Unlike the Marine Corps, the army had no official authorization for snipers in its combat units except for the antiquated and ignored guideline that one soldier in each infantry squad was to have a sniper rifle. General Ewell established a policy in the 9th Infantry Division for the assignment of two snipers to each brigade headquarters and six to each infantry battalion. If that had been carried over to the rest of the army’s
twenty-five infantry brigades and eighty-one infantry battalions, it would mean a total of a few more than 500 sniper positions at the height of the war.

Taking into account that the army did not train snipers until well after the Marine Corps established its schools, that soldiers served only twelve-month tours, that units withdrew at staggered times—and using a liberal method of computation—it would appear that no more than 1,000 army snipers ever served in the war. Even adding the 259 poorly trained and armed snipers who participated in 1967’s test Army Concept Team in Vietnam keeps the total below 1,300.

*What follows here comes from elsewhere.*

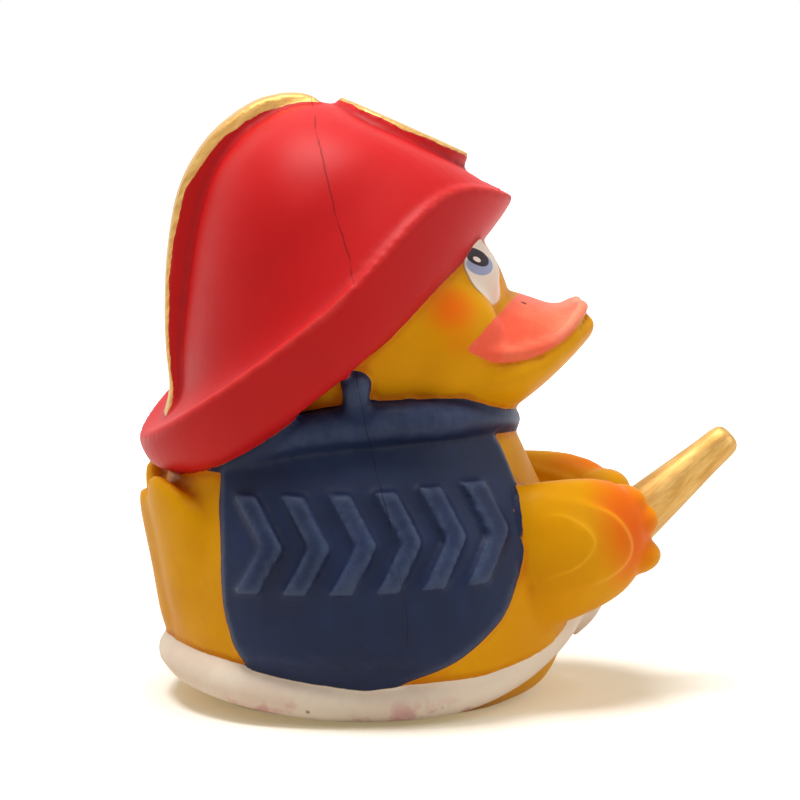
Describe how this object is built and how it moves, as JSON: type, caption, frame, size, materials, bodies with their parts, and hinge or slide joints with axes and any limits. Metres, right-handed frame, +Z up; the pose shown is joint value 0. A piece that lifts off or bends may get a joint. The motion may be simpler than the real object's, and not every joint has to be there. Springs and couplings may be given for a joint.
{
  "type": "rubber duck",
  "caption": "Hollow moulded rubber duck in a firefighter's helmet and vest, holding a nozzle in both wings, with a hose wrapped round its base.",
  "frame": {"origin": "middle of the flat face that the duck stands on", "axes": "+Z up; the duck faces -Y; X runs across it, and X = 0 is its middle plane"},
  "size_m": [0.0644, 0.0857, 0.0854],
  "materials": {
    "latex": "satin painted latex"
  },
  "bodies": {
    "root": {"rubber_duck": "latex"}
  },
  "joints": []
}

But further investigation reveals the 1,300 figure to be extremely unrealistic. Major Willis Powell recalls that the 9th Division’s sniper school trained about 120 men before the majority of the units began withdrawing from the war zone. The other USAMTU training teams arrived in Vietnam only in the last year or two of the U.S. involvement in the war. In addition, many army units worked in terrain unsuitable for sniper activities. Also, some commanders did not need or want special marksmen. In some cases, commanders as high as division level disdained even the concept of the sniper and so did not train or use them.

All in all, it is doubtful that the army trained and employed more than half the quasi-authorized numbers of snipers for a total of about 500. Adding the snipers who participated in the 1967 tests, a realistic number of army snipers who served in Vietnam is about 750.